So. Things are needed to be said. For one, Eric. My god. I just don't know how to say this nicely .. as if I could though cause remember, I'm a b***h. But anyways, I'll say this the only way I can ... You're stupid. You just have no idea how I act. Even though I told you like, my life story, which I'm sure ment nothing to you because hey, you fail at life, I .. opened myself to you. I seem to have a problem with doing that to people that .. end up not being my friend. -sigh- There are so many other things I need to say .... But I can't seem to word them the way I want to.
But in case you're wondering. No. I will never say I'm sorry. Why? Because I didn't do anything out of my character. I'm always like that. It's just that maybe that was the first time you've ever seen that side of me. And no. People will never be nice to each other. Ever. It's a man eat man world. So really, if you couldn't even handle a few hours of me and Britt "drilling" you ... Then you're not ready. Don't change. Stay in your basement. Do nothing new. At least .. not until you're ready.
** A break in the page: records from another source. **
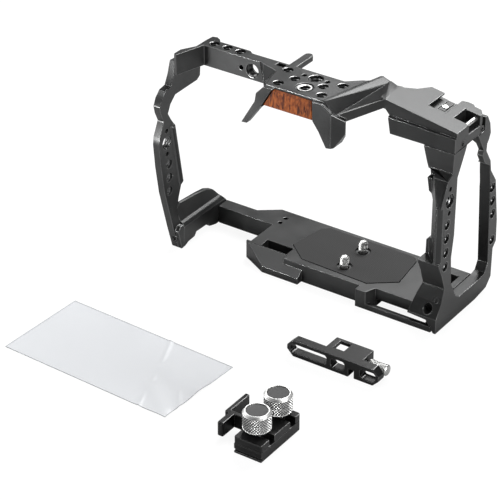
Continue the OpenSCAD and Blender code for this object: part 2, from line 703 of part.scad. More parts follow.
module top_plate() {
    bent_end = [[-arm_seat_x, bent_end_y_shares[0] * cage_d], [-arm_seat_x, bent_end_y_shares[1] * cage_d]];
    finger = plan(finger_shares);
    hollow = plan(hollow_shares);
    window = plan(strap_window_shares);
    finger_r = (finger[1].x - finger[0].x) / 2;
    strap_x = strap_bar_share.x * right_x;
    strap_z = cage_h - strap_bar_share.y * (platform_drop + skirt_h);
    slot_z = cage_h - strap_slot_shares.y * (platform_drop + skirt_h);
    seat = [-arm_seat_x, bent_end[0].y - cut, bar_z];
    bar_quarter = [bar_quarter_share.x * right_x, bar_quarter_share.y * cage_d];
    left_claw_ys = left_claw_y_shares * cage_d;
    hollow_z = cage_h - hollow_depth_share * bar_h;
    notch_z = cage_h - notch_bottom_share * bar_h;
    tab_top = skirt_z + tab_h + gap;
    color(charcoal) difference() {
        union() {
            slab_z(concat(plan(bar_plan_shares), bent_end), bar_z, cage_h);
            block(seat, [-right_x + cut, seat_back_share * cage_d, cage_h - seat_drop]);
            block([finger[0].x, finger[0].y, cage_h - finger_h], [finger[1].x, finger[1].y, cage_h]);
            rod_z(finger[0].x + finger_r, finger[1].y, cage_h - finger_h, cage_h, finger_r);
            slab_y(hung(left_claw_shares, right_x, claw_h), left_claw_ys[0], left_claw_ys[1]);
            intersection() {
                slab_y(hung(right_claw_shares, right_x, claw_h), -cage_d, 0);
                slab_z(plan(right_claw_plan_shares), 0, cage_h);
            }
            ridge(ridge_shares);
            ridge(flank_shares);
            platform();
        }
        block([hollow[0].x, hollow[0].y, hollow_z], [hollow[1].x, hollow[1].y, cage_h + cut]);
        hull() {
            slab_z(plan(notch_shares), cage_h, cage_h + cut);
            slab_z(plan(notch_foot_shares), notch_z, notch_z + running);
        }
        slab_y(hung(wood_shares, right_x, bar_h), -cage_d, block_front_share * cage_d + wood_t - wood_proud);
        for (p = plan(top_quarter_shares)) rod_z(p.x, p.y, 0, cage_h + cut, quarter_d / 2);
        for (i = [0:2]) rod_z(bar_quarter.x + i * hole_pitch, bar_quarter.y, 0, cage_h + cut, quarter_d / 2);
        translate([top_three_eighths_share.x * right_x, top_three_eighths_share.y * cage_d, 0]) {
            rod_z(0, 0, 0, cage_h + cut, three_eighths_d / 2);
            for (s = [-1, 1]) rod_z(s * locating_pitch, 0, cage_h - insert_h, cage_h + cut, locating_d / 2);
        }
        translate([insert_share.x * right_x, insert_share.y * cage_d, 0]) {
            rod_z(0, 0, cage_h - insert_h - insert_sink, cage_h + cut, insert_d / 2);
            rod_z(0, 0, cage_h - insert_rim, cage_h + cut, insert_d / 2 + insert_rim);
        }
        translate([front_thread_share.x * right_x, 0, cage_h - front_thread_share.y * bar_h]) {
            rod_y(0, -bar_h * 2, cut, 0, three_eighths_d / 2);
            rod_y(-locating_pitch, -bar_h * 2, cut, 0, locating_d / 2);
        }
        shoe_cut();
        block([window[0].x, window[0].y, 0], [window[1].x, window[1].y, cage_h]);
        block([strap_slot_shares.x * right_x, window[0].y, slot_z], [right_x + cut, window[1].y, cage_h]);
        rod_y(strap_x, strap_bar_y_shares[0] * cage_d - gap, cage_d, strap_z, strap_bar_d / 2 + running);
        for (t = tab_shares)
            block([t.x * right_x - gap, t.y * cage_d - gap, 0],
                [t.x * right_x + tab_w + gap, t.z * cage_d + gap, tab_top]);
        end_screw_places() socket_hole();
        arm_screw_places() socket_hole();
    }
}

module wood_insert() {
    face = block_front_share * cage_d;
    color(wood) slab_y(hung(wood_shares, right_x, bar_h), face - wood_proud, face + wood_t - wood_proud);
}

module thread_insert() {
    top = cage_h - insert_sink;
    color(steel) translate([insert_share.x * right_x, insert_share.y * cage_d, 0]) difference() {
        rod_z(0, 0, top - insert_h, top, insert_d / 2);
        rod_z(0, 0, 0, top + cut, quarter_d / 2);
    }
}

module shoe_spring() {
    top = -shoe_floor - running;
    half_w = spring_w / 2 - gap;
    y0 = spring_front_share * cage_d + gap;
    color(steel) on_platform() {
        block([shoe_x() - half_w, y0, top - spring_t], [shoe_x() + half_w, shoe_back_share * cage_d, top]);
        rod_z(shoe_x(), y0 + button_d, top - spring_t, top + button_h, button_d / 2 - gap);
    }
}

module strap_bar() {
    ys = strap_bar_y_shares * cage_d;
    z = cage_h - strap_bar_share.y * (platform_drop + skirt_h);
    color(steel) rod_y(strap_bar_share.x * right_x, ys[0], ys[1], z, strap_bar_d / 2);
}

module camera_screw(s) {
    x = camera_screw_share.x * right_x;
    y = camera_screw_share.y * cage_d + s * camera_screw_pitch;
    slot_r = screw_slot_w / 2;
    color(steel) difference() {
        union() {
            rod_z(x, y, gap, gap + camera_head_h, camera_head_d / 2);
            rod_z(x, y, gap, plate_h - screw_neck_h, camera_screw_d / 2);
            rod_z(x, y, gap, plate_h + camera_screw_rise, screw_neck_share * camera_screw_d / 2);
            rod_z(x, y, plate_h, plate_h + camera_screw_rise, camera_screw_d / 2);
        }
        block([x - camera_head_d, y - slot_r, -cut], [x + camera_head_d, y + slot_r, gap + screw_slot_w]);
    }
}

module camera_screw_front() {
    camera_screw(-0.5);
}

module camera_screw_rear() {
    camera_screw(0.5);
}

module foot_screws() {
    foot_screw_place() socket_screw();
    arm_foot_screw_places() socket_screw();
}

module left_arm_screws() {
    arm_screw_places() socket_screw();
}

module top_end_screws() {
    end_screw_places() socket_screw();
}

module sill_screws() {
    sill_screw_places() socket_screw();
}

// Cable clamp, in its own corner's frame
module at_clamp() {
    translate([clamp_place.x, clamp_place.y, 0]) children();
}

knob_x = knob_x_share * block_w;
front_knob_y = front_knob_y_share * block_l;
knob_ys = [front_knob_y, front_knob_y + knob_pitch];
layer_z = block_h - clamp_layer_h;
washer_z = block_h + knob_travel + gap;
knob_z = washer_z + washer_h;

module clamp_block() {
    color(black) at_clamp() difference() {
        block([0, 0, 0], [block_w, block_l, layer_z]);
        block([-cut, -cut, block_groove], [block_w + cut, block_groove, 2 * block_groove]);
        for (y = knob_ys) rod_z(knob_x, y, layer_z - stud_sink, layer_z + cut, stud_d / 2);
        rod_z(block_w / 2, block_l / 2, -cut, layer_z - block_groove, quarter_d / 2);
    }
}

module knob_studs() {
    top = knob_z + stud_share * knob_h;
    color(steel) at_clamp() for (y = knob_ys) rod_z(knob_x, y, layer_z - stud_sink, top, stud_d / 2);
}

module plug_holder() {
    slot_r = stud_d / 2 + gap;
    web_y = web_share * block_l;
    rear_x = -holder_reach - front_plate_t;
    plate_y = front_plate_share * block_l;
    rear_y = rear_plate_share * block_l;
    color(black) at_clamp() difference() {
        union() {
            block([0, 0, layer_z + running], [block_w, block_l, block_h]);
            block([rear_x - holder_t, web_y, arm_z], [-gap, web_y + holder_t, arm_z + holder_h]);
            block([-gap - cut, web_y, layer_z + running], [cut, web_y + holder_t, block_h]);
            block([rear_x, plate_y, arm_z], [-holder_reach, web_y + cut, arm_z + holder_h]);
            block([rear_x - holder_t, web_y + cut, arm_z], [rear_x, rear_y, arm_z + holder_h]);
        }
        for (y = knob_ys) {
            rod_z(knob_x, y, 0, block_h + cut, slot_r);
            block([knob_x, y - slot_r, 0], [block_w + cut, y + slot_r, block_h + cut]);
        }
    }
}

module washer(i) {
    color(black) at_clamp() difference() {
        rod_z(knob_x, knob_ys[i], washer_z, knob_z, washer_d / 2);
        rod_z(knob_x, knob_ys[i], 0, knob_z + cut, stud_d / 2 + running);
    }
}

module front_washer() {
    washer(0);
}

module rear_washer() {
    washer(1);
}

module knob(i) {
    r = knob_d / 2;
    rim = rim_share * knob_d;
    bore_r = stud_d / 2 + running;
    bore_h = stud_share * knob_h + gap;
    seat_h = knob_h - cap_t;
    hollow_r = knob_hollow_share * r;
    color(steel) at_clamp() translate([knob_x, knob_ys[i], knob_z]) rotate_extrude($fn = 64)
        polygon([
            [bore_r, running], [r - rim, running], [r, rim], [r, knob_h - rim], [r - rim, knob_h],
            [cap_share * r, knob_h], [cap_share * r, seat_h], [hollow_r, seat_h], [hollow_r, bore_h],
            [bore_r, bore_h]
        ]);
}

module knob_cap(i) {
    foot = knob_z + knob_h - cap_t;
    color(cap_grey) at_clamp()
        rod_z(knob_x, knob_ys[i], foot, foot + cap_t / 2, cap_share * knob_d / 2 - running);
}

module knob_front() {
    knob(0);
}

module knob_rear() {
    knob(1);
}

module knob_front_cap() {
    knob_cap(0);
}

module knob_rear_cap() {
    knob_cap(1);
}

// Long cable bracket, in its own corner's frame
module at_bracket() {
    translate([bracket_place.x, bracket_place.y, 0]) children();
}

// A bar's outline on X and Z with its corners cut
function cut_bar(x0, x1, z0, z1, c) = [
    [x0, z0 + c], [x0 + c, z0], [x1 - c, z0], [x1, z0 + c],
    [x1, z1 - c], [x1 - c, z1], [x0 + c, z1], [x0, z1 - c]
];

thumb_y = bracket_d + thumb_share.x * bracket_shelf_d;
thumb_z = thumb_share.y * bracket_h;

module bracket_frame() {
    inside_z = [bracket_t, bracket_h - bracket_t];
    shelf = bracket_shelf_shares * bracket_l;
    opening = shelf_window_shares * bracket_l;
    slit = bracket_slit_shares * bracket_l;
    shelf_back = bracket_d + bracket_shelf_d;
    opening_low = [opening[0], bracket_d + bracket_t / 2, inside_z[1] - cut];
    color(black) at_bracket() difference() {
        union() {
            difference() {
                slab_y(cut_bar(0, bracket_l, 0, bracket_h, bracket_corner), 0, bracket_d);
                for (w = bracket_window_shares * bracket_l)
                    slab_y(cut_bar(w.x, w.y, inside_z[0], inside_z[1], bracket_t / 2), -cut, bracket_d + cut);
            }
            block([shelf[0], 0, inside_z[1]], [shelf[1], shelf_back, bracket_h]);
            block([shelf[1] - bracket_corner, 0, bracket_t / 2], [shelf[1], shelf_back, bracket_h]);
        }
        block(opening_low, [opening[1], shelf_back - bracket_t, bracket_h + cut]);
        block([slit[0], -cut, -cut], [slit[1], bracket_d + cut, bracket_h / 2]);
        rod_x(0, bracket_l + cut, thumb_y, thumb_z, thumb_stud_d / 2 + running);
    }
}

module thumb_screw() {
    x0 = bracket_shelf_shares[1] * bracket_l + gap + thumb_travel;
    color(steel) at_bracket() {
        rod_x(x0, x0 + thumb_l, thumb_y, thumb_z, thumb_d / 2);
        rod_x(x0 - thumb_stud_l, x0, thumb_y, thumb_z, thumb_stud_d / 2);
    }
}

module thumb_pad() {
    x1 = bracket_shelf_shares[1] * bracket_l + thumb_travel + gap - thumb_stud_l - running;
    color(black) at_bracket() rod_x(x1 - pad_h, x1, thumb_y, thumb_z, pad_d / 2);
}

module screen_film() {
    color(clear) translate([film_place.x, film_place.y, 0]) rotate([0, 0, film_turn])
        block([-film_l / 2, -film_w / 2, 0], [film_l / 2, film_w / 2, film_t]);
}

base_plate();
base_pad();
grip_foot();
left_arm();
top_plate();
side_frame();
wood_insert();
thread_insert();
shoe_spring();
strap_bar();
camera_screw_front();
camera_screw_rear();
foot_screws();
left_arm_screws();
top_end_screws();
sill_screws();
clamp_block();
plug_holder();
knob_studs();
front_washer();
rear_washer();
knob_front();
knob_rear();
knob_front_cap();
knob_rear_cap();
bracket_frame();
thumb_screw();
thumb_pad();
screen_film();
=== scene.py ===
# A full metal cage for a cinema camera, with a cable clamp, a cable bracket and a clear screen film
# laid out before it. All is in metres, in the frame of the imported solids: +X to the cage's right,
# +Y to the back, +Z up.
import json
import math

import bmesh
import bpy
from mathutils import Matrix, Vector
from mathutils.bvhtree import BVHTree

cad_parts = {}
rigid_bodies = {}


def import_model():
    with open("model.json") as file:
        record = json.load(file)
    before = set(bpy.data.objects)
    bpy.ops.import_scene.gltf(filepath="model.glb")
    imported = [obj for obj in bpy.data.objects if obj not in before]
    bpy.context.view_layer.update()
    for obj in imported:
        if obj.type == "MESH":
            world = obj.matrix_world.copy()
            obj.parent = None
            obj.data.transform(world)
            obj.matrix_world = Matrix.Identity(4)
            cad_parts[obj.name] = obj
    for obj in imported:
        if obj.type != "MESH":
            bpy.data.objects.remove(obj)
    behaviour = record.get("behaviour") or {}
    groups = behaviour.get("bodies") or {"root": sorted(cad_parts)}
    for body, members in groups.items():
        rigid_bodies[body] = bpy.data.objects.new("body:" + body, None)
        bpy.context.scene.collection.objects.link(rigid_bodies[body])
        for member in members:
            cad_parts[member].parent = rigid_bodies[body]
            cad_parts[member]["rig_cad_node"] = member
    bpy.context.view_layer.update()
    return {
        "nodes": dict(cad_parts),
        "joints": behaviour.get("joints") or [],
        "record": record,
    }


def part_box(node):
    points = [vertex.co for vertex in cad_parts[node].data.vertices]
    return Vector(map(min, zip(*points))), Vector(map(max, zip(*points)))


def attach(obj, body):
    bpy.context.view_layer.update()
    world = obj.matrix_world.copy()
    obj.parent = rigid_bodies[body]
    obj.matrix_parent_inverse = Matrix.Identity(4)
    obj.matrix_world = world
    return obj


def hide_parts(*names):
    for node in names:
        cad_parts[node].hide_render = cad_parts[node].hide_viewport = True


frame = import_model()
MM = 0.001

# The studio: a long lens above the object's right front corner, a plain pale floor and soft lamps.
# Three of them hang where one face mirrors them to the lens: the rear one for the sloping platform,
# one for the bottom plate's lip and one for the grip foot. A snoot lights the bar and the wood.
bpy.context.scene.view_settings.view_transform = "Standard"
CAMERA_PLACE = (0.7104, -1.1331, 0.8195)
CAMERA_TILT = math.radians(59)
CAMERA_TURN = math.radians(34.4)
SENSOR_MM = 36
LENS_MM = 165.6
bpy.ops.object.camera_add(location=CAMERA_PLACE)
camera = bpy.context.object
camera.name = "long_lens"
camera.rotation_euler = (CAMERA_TILT, 0, CAMERA_TURN)
camera.data.sensor_width = SENSOR_MM
camera.data.lens = LENS_MM
bpy.context.scene.camera = camera


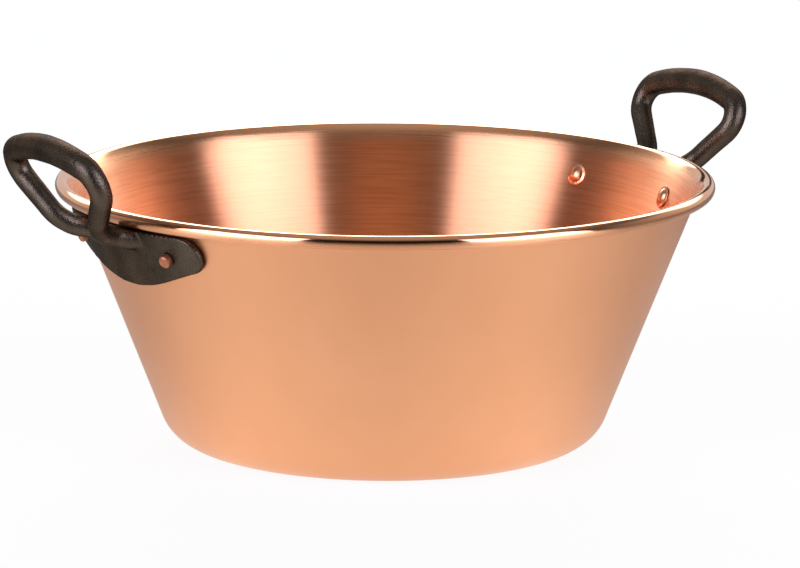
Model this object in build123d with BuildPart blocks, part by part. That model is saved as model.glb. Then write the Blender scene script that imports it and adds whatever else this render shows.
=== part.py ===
"""Copper jam pan: a sheet copper bowl with a rolled rim and two riveted cast iron handles.

Millimetres, +Z up. The origin is the middle of the underside, and the handles lie along X.
"""

import os
from math import acos, asin, atan2, cos, degrees, hypot, radians, sin, sqrt, tan

from build123d import *

os.makedirs("parts", exist_ok=True)

# Bowl
rim_diameter = 265.0  # over the rolled rim
pan_height = 108.0
base_diameter = 180.0  # where the wall leaves the rounded corner
corner_radius = 18.0  # outside, between base and wall
copper = 1.25  # thickness of the sheet

# Rolled rim: the wall flares outwards, then wraps round a hoop of wire
wire_diameter = 3.0
wire_clearance = 0.15
flare_radius = 25.0
roll_gap = 0.2  # the straight wall, carried on upwards, would clear the roll by this much
edge_gap = 0.2  # between the flare and the edge of the sheet, tucked under it

# Handle plate, which follows the wall just under the roll
plate_thickness = 3.0
plate_clearance = 0.25  # between plate and wall
plate_gap = 1.7  # between the plate's top edge and the roll
plate_length = 93.4
plate_end = 12.4  # height of the plate at its ends, before rounding
plate_belly = 28.6  # depth at which the two lower edges would meet
end_radius = 6.5
heel_radius = 7.5
belly_radius = 74.0
plate_edge_radius = 0.9

# Handle loop: two roots, two elbows, legs that spread, shoulders and a crown
root_spread = 24.8  # between the middles of the two roots
root_drop = 10.35  # below the rim
root_rise = 8.0  # angle at which the roots leave the plate, upwards
root_run = 5.7
root_sink = 2.0  # depth of the roots in the plate
root_width = 13.6
root_depth = 10.4
neck_width = 10.6
neck_depth = 9.4
root_slip = 1.2  # the root's middle lies this much lower than the bar's
neck_share = 0.5  # of the root's run, where its middle section stands
neck_slip_share = 0.33
neck_turn_share = 0.67  # of the turn from the plate's normal to the bar's heading
elbow_radius = 14.0
loop_tilt = 23.8  # of the loop's plane from upright, outwards
leg_spread = 42.7  # angle of each leg from the loop's middle line
loop_span = 63.0  # between the middles of the bar at the shoulders
shoulder_radius = 8.8
crown_radius = 83.3

# Thickness of the round bar, from the elbows up to the middle of the crown
elbow_thickness = 8.5
leg_thickness = 8.4
shoulder_thickness = 8.9
crown_thickness = 10.2
grip_thickness = 10.8

# Rivets: a domed head inside the pan, the swollen end outside the plate
rivet_inset = 16.0  # from the ends of the plate
rivet_drop = 15.5  # below the rim, at the wall
shank_diameter = 4.2
shank_clearance = 0.1
head_diameter = 9.2
head_height = 2.0
head_edge = 0.5
tail_diameter = 5.2
tail_length = 3.4
tail_rounding = 0.35
dimple_diameter = 3.2
dimple_depth = 0.35
seat_clearance = 0.05  # under the head and under the swollen end

overrun = 10.0  # of cuts and of shapes that are trimmed
lean_rounds = 12

roll_radius = wire_diameter / 2 + copper
wire_centre = Vector(rim_diameter / 2 - roll_radius, pan_height - roll_radius)


def find_wall_lean():
    """Angle of the wall from upright, from the base diameter to its place beside the roll."""
    lean = 0.0
    for _ in range(lean_rounds):
        run = wire_centre.X - base_diameter / 2
        rise = wire_centre.Y - corner_radius * (1 - sin(lean))
        lean = atan2(run, rise) - asin((roll_radius + roll_gap) / hypot(run, rise))
    return lean


wall_lean = find_wall_lean()
up_wall = Vector(sin(wall_lean), cos(wall_lean))
off_wall = Vector(cos(wall_lean), -sin(wall_lean))
corner_centre = Vector(base_diameter / 2 - corner_radius * cos(wall_lean), corner_radius)

# The flare touches the wall at its foot and the roll at its top.
wire_inset = roll_radius + roll_gap + copper  # wire to the cooking side of the wall
flare_drop = sqrt((flare_radius - roll_radius) ** 2 - (flare_radius - wire_inset) ** 2)
flare_centre = wire_centre + off_wall * (flare_radius - wire_inset) - up_wall * flare_drop
roll_way = wire_centre - flare_centre
flare_angle = 180 - degrees(wall_lean)
roll_angle = degrees(atan2(roll_way.Y, roll_way.X))
edge_way = roll_radius + edge_gap
flare_back = (flare_radius - copper) ** 2 - roll_way.length**2 - edge_way**2
roll_turn = 360 - degrees(acos(flare_back / (2 * roll_way.length * edge_way)))


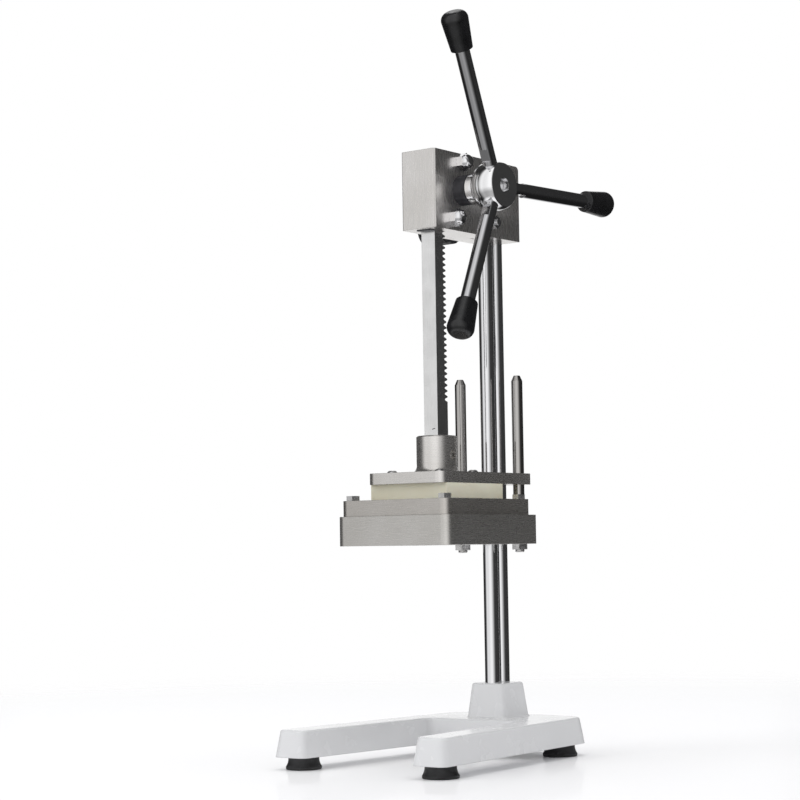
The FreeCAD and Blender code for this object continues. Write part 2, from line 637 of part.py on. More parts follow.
def rack_profile():
    front = -v("rack_front_reach")
    root = rack_tip - 2.25 * module
    half = pitch / 4 - v("tooth_backlash") / 2
    tip_half = half - module * slope
    root_half = half + 1.25 * module * slope
    points = [(front, plate_top), (rack_tip, plate_top)]
    lowest = axis_z - v("teeth_below_axis") * pitch
    points.append((rack_tip, lowest - pitch + tip_half))
    points.append((root, lowest - pitch + root_half))
    for n in range(int(v("teeth_below_axis") + v("teeth_above_axis")) + 1):
        middle = lowest + n * pitch
        points += [(root, middle - root_half), (rack_tip, middle - tip_half),
                   (rack_tip, middle + tip_half), (root, middle + root_half)]
    points += [(root, v("rack_top_height")), (front, v("rack_top_height"))]
    return points


def prism_yz(points, x_low, x_high):
    """A flat outline in the YZ plane drawn out along X."""
    corners = [Vector(x_low, y, z) for y, z in points]
    face = Part.Face(Part.makePolygon(corners + corners[:1]))
    return face.extrude(Vector(x_high - x_low, 0, 0))


piece(shape_feature(prism_yz(rack_profile(), -v("rack_width") / 2, v("rack_width") / 2)), "rack_bar")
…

Every day you waste not talking to me is another day I slip away. I'm seriously starting to not care about whether or not you go kill yourself. Right now, I think it would be a good idea cause really, I think you're a waste of whatever space you're in. Which is what? The size of a chair? ... Look. I'm tough. Big deal. It's my way of saying .. I care.
Not to mention .. that ... I have trust issues. Can you blame me? I mean .. no man that has ever been in my life has been there for more than a few months. Whether it be my dad or .. a friend. (Even though Stephen lasted 3 years ..) And .. it bothers me that ... well ... It bothered me when you would be all over Britt. I mean .. I liked you. And you still act like Britt's the only shot you got to make you happy. I just don't get it.
But, whatever. If you're going to act like some momma's boy that can't even handle his best friend .. Fine by me. Not the first time I've been through this so ... I'll be fine. That is unless .. you have something to say to me.
(hint: say you're sorry!)
In other news ... I'm freaking stressing out about finding this .. perfect boyfriend for me. I don't know .. I'm about to give up .... Again.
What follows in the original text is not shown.